Entries with parts and joints
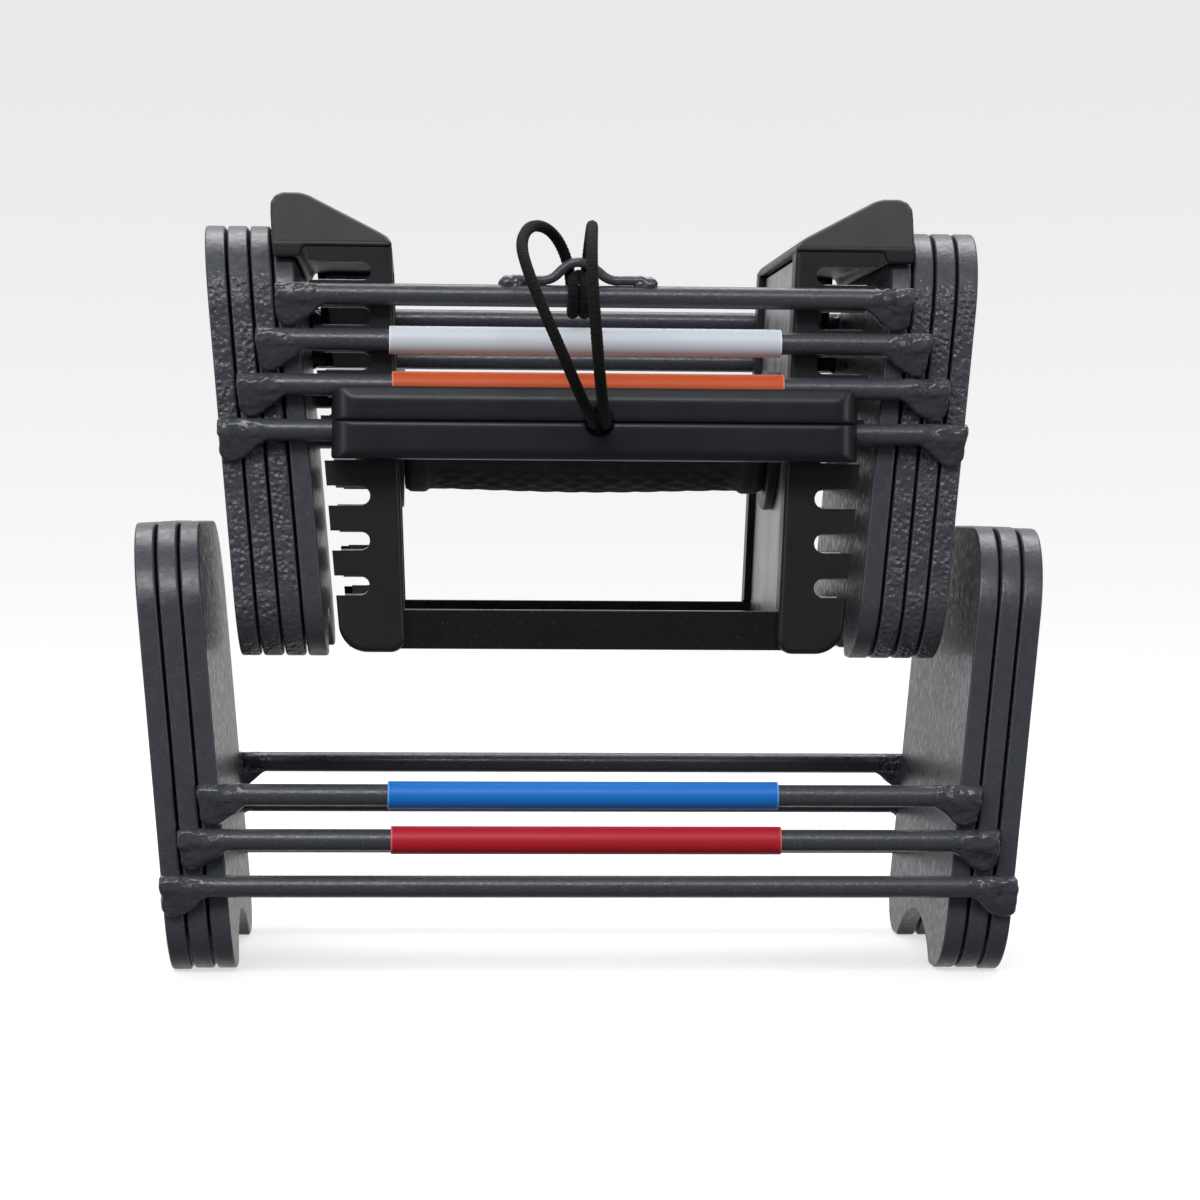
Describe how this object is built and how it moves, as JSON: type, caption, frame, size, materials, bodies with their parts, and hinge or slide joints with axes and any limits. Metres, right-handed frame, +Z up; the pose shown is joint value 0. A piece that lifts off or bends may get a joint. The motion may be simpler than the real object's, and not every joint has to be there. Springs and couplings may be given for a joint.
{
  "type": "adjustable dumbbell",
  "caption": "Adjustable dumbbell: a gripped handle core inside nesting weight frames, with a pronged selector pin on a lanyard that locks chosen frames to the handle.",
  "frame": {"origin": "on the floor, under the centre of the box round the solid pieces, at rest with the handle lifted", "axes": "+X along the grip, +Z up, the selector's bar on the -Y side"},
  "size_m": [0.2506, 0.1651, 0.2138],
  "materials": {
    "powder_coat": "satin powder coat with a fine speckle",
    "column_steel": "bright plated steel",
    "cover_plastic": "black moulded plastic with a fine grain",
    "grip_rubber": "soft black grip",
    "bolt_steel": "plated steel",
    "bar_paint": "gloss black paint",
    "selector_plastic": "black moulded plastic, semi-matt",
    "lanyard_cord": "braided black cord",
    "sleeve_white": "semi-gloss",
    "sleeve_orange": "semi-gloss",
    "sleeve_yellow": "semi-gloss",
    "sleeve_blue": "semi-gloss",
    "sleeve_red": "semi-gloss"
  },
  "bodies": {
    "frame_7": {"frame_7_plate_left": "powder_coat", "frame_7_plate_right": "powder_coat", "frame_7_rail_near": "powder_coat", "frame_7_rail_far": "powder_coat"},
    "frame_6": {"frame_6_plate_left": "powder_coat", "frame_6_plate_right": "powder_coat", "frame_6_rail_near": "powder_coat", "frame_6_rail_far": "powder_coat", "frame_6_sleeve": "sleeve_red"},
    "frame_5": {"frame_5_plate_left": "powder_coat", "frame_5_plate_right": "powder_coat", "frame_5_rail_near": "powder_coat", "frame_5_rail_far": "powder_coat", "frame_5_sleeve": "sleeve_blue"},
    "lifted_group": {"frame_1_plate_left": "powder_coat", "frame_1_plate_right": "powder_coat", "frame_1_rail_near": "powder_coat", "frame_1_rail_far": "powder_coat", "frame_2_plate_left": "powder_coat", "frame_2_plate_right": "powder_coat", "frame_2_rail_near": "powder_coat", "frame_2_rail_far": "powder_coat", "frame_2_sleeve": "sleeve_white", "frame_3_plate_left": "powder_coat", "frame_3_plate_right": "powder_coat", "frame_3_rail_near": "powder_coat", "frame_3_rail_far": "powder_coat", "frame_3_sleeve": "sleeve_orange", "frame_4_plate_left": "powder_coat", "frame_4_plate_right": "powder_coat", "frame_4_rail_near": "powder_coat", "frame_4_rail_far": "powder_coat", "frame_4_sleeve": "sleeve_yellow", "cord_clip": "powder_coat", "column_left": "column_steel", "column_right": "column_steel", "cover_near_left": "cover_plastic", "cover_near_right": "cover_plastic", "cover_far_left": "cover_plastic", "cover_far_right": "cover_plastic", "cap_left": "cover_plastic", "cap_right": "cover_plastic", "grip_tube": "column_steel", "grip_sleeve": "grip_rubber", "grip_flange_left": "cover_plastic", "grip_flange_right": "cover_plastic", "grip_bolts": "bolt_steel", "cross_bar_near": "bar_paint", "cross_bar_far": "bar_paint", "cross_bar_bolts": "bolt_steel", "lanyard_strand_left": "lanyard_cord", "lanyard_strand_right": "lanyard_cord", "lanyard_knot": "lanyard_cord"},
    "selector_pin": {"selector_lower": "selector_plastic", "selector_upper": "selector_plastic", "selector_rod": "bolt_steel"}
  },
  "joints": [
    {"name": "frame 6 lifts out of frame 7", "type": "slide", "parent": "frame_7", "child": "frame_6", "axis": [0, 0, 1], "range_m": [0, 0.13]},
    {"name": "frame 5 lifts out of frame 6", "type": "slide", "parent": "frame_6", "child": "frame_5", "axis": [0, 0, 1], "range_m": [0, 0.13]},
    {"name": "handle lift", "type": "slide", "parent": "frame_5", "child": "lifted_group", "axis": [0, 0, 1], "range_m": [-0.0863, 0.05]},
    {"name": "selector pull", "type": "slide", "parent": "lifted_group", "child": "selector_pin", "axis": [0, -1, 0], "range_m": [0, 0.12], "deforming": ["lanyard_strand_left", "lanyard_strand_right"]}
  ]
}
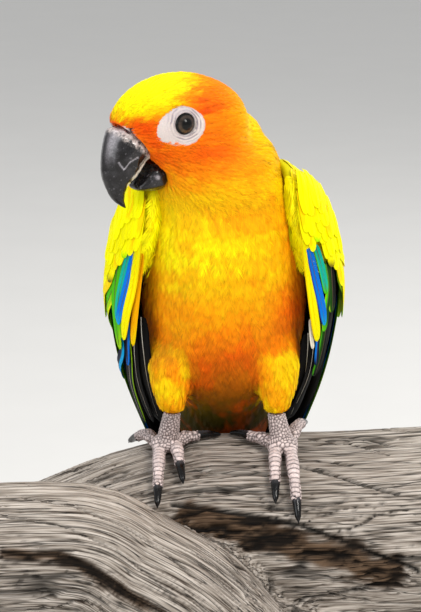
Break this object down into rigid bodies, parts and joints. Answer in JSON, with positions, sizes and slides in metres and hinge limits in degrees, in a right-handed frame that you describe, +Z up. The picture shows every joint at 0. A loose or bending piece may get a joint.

What to work on: Write out the data exactly as it stands.

Response:
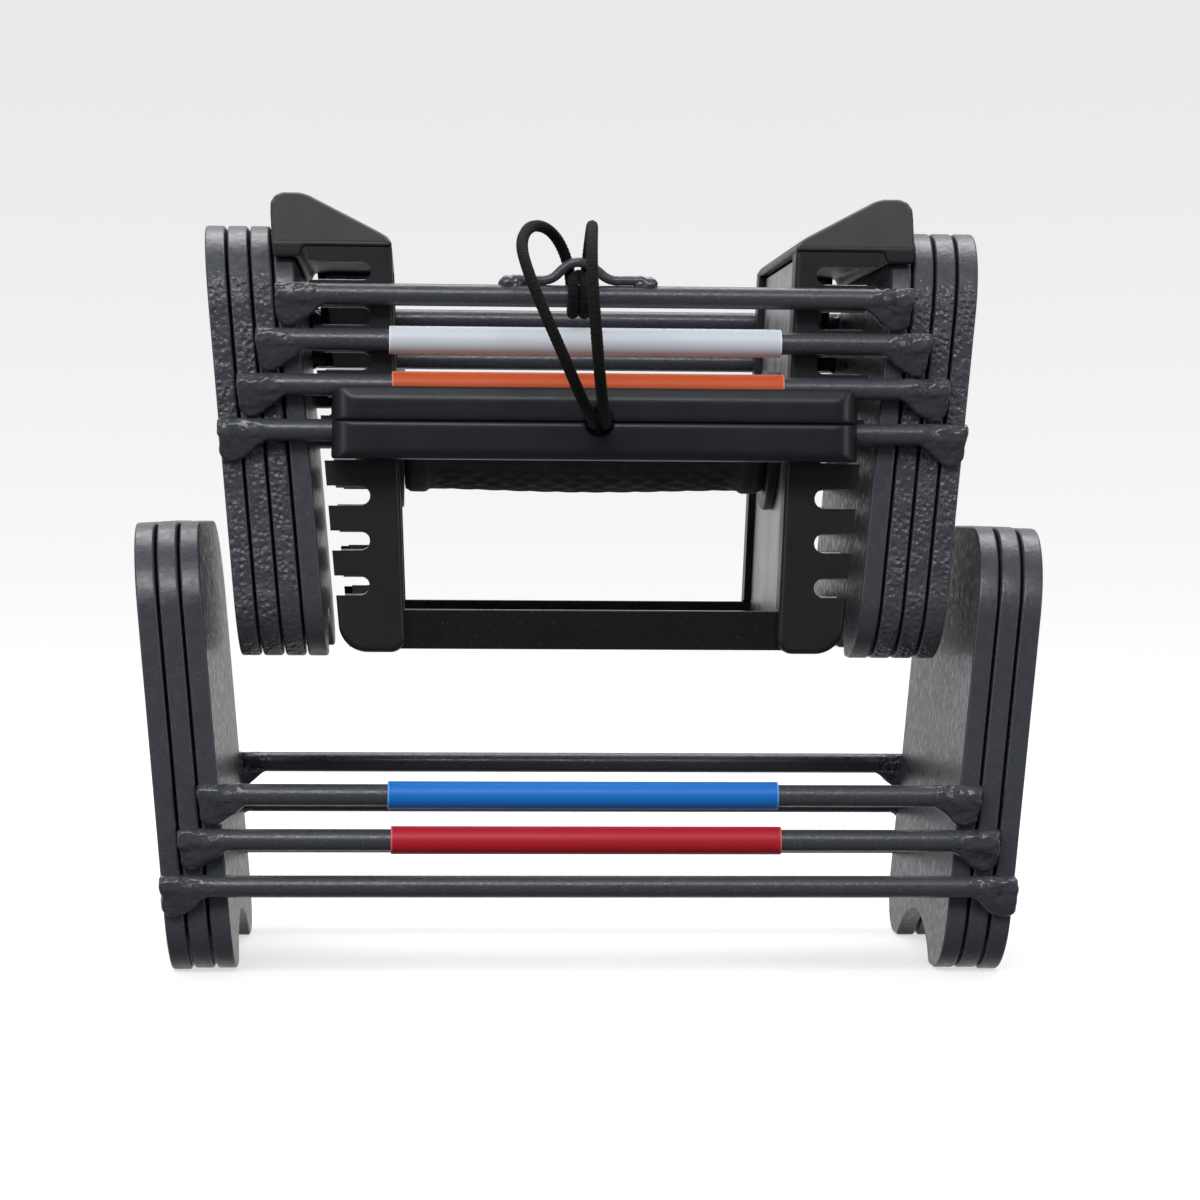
Describe how this object is built and how it moves, as JSON: type, caption, frame, size, materials, bodies with their parts, and hinge or slide joints with axes and any limits. Metres, right-handed frame, +Z up; the pose shown is joint value 0. A piece that lifts off or bends may get a joint. The motion may be simpler than the real object's, and not every joint has to be there. Springs and couplings may be given for a joint.
{
  "type": "adjustable dumbbell",
  "caption": "Adjustable dumbbell: a gripped handle core inside nesting weight frames, with a pronged selector pin on a lanyard that locks chosen frames to the handle.",
  "frame": {"origin": "on the floor, under the centre of the box round the solid pieces, at rest with the handle lifted", "axes": "+X along the grip, +Z up, the selector's bar on the -Y side"},
  "size_m": [0.2506, 0.1651, 0.2138],
  "materials": {
    "powder_coat": "satin powder coat with a fine speckle",
    "column_steel": "bright plated steel",
    "cover_plastic": "black moulded plastic with a fine grain",
    "grip_rubber": "soft black grip",
    "bolt_steel": "plated steel",
    "bar_paint": "gloss black paint",
    "selector_plastic": "black moulded plastic, semi-matt",
    "lanyard_cord": "braided black cord",
    "sleeve_white": "semi-gloss",
    "sleeve_orange": "semi-gloss",
    "sleeve_yellow": "semi-gloss",
    "sleeve_blue": "semi-gloss",
    "sleeve_red": "semi-gloss"
  },
  "bodies": {
    "frame_7": {"frame_7_plate_left": "powder_coat", "frame_7_plate_right": "powder_coat", "frame_7_rail_near": "powder_coat", "frame_7_rail_far": "powder_coat"},
    "frame_6": {"frame_6_plate_left": "powder_coat", "frame_6_plate_right": "powder_coat", "frame_6_rail_near": "powder_coat", "frame_6_rail_far": "powder_coat", "frame_6_sleeve": "sleeve_red"},
    "frame_5": {"frame_5_plate_left": "powder_coat", "frame_5_plate_right": "powder_coat", "frame_5_rail_near": "powder_coat", "frame_5_rail_far": "powder_coat", "frame_5_sleeve": "sleeve_blue"},
    "lifted_group": {"frame_1_plate_left": "powder_coat", "frame_1_plate_right": "powder_coat", "frame_1_rail_near": "powder_coat", "frame_1_rail_far": "powder_coat", "frame_2_plate_left": "powder_coat", "frame_2_plate_right": "powder_coat", "frame_2_rail_near": "powder_coat", "frame_2_rail_far": "powder_coat", "frame_2_sleeve": "sleeve_white", "frame_3_plate_left": "powder_coat", "frame_3_plate_right": "powder_coat", "frame_3_rail_near": "powder_coat", "frame_3_rail_far": "powder_coat", "frame_3_sleeve": "sleeve_orange", "frame_4_plate_left": "powder_coat", "frame_4_plate_right": "powder_coat", "frame_4_rail_near": "powder_coat", "frame_4_rail_far": "powder_coat", "frame_4_sleeve": "sleeve_yellow", "cord_clip": "powder_coat", "column_left": "column_steel", "column_right": "column_steel", "cover_near_left": "cover_plastic", "cover_near_right": "cover_plastic", "cover_far_left": "cover_plastic", "cover_far_right": "cover_plastic", "cap_left": "cover_plastic", "cap_right": "cover_plastic", "grip_tube": "column_steel", "grip_sleeve": "grip_rubber", "grip_flange_left": "cover_plastic", "grip_flange_right": "cover_plastic", "grip_bolts": "bolt_steel", "cross_bar_near": "bar_paint", "cross_bar_far": "bar_paint", "cross_bar_bolts": "bolt_steel", "lanyard_strand_left": "lanyard_cord", "lanyard_strand_right": "lanyard_cord", "lanyard_knot": "lanyard_cord"},
    "selector_pin": {"selector_lower": "selector_plastic", "selector_upper": "selector_plastic", "selector_rod": "bolt_steel"}
  },
  "joints": [
    {"name": "frame 6 lifts out of frame 7", "type": "slide", "parent": "frame_7", "child": "frame_6", "axis": [0, 0, 1], "range_m": [0, 0.13]},
    {"name": "frame 5 lifts out of frame 6", "type": "slide", "parent": "frame_6", "child": "frame_5", "axis": [0, 0, 1], "range_m": [0, 0.13]},
    {"name": "handle lift", "type": "slide", "parent": "frame_5", "child": "lifted_group", "axis": [0, 0, 1], "range_m": [-0.0863, 0.05]},
    {"name": "selector pull", "type": "slide", "parent": "lifted_group", "child": "selector_pin", "axis": [0, -1, 0], "range_m": [0, 0.12], "deforming": ["lanyard_strand_left", "lanyard_strand_right"]}
  ]
}
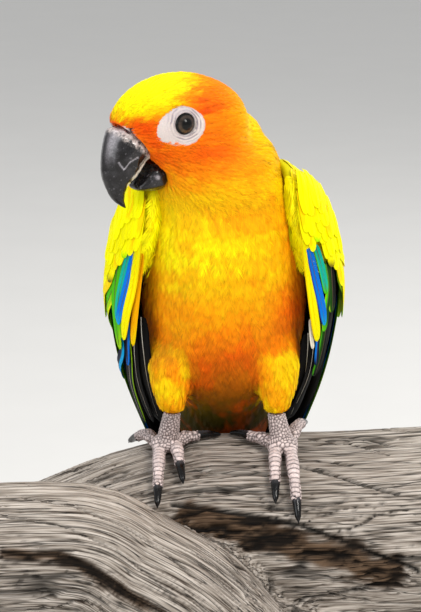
Break this object down into rigid bodies, parts and joints. Answer in JSON, with positions, sizes and slides in metres and hinge limits in degrees, in a right-handed frame that you describe, +Z up. The picture shows every joint at 0. A loose or bending piece may get a joint.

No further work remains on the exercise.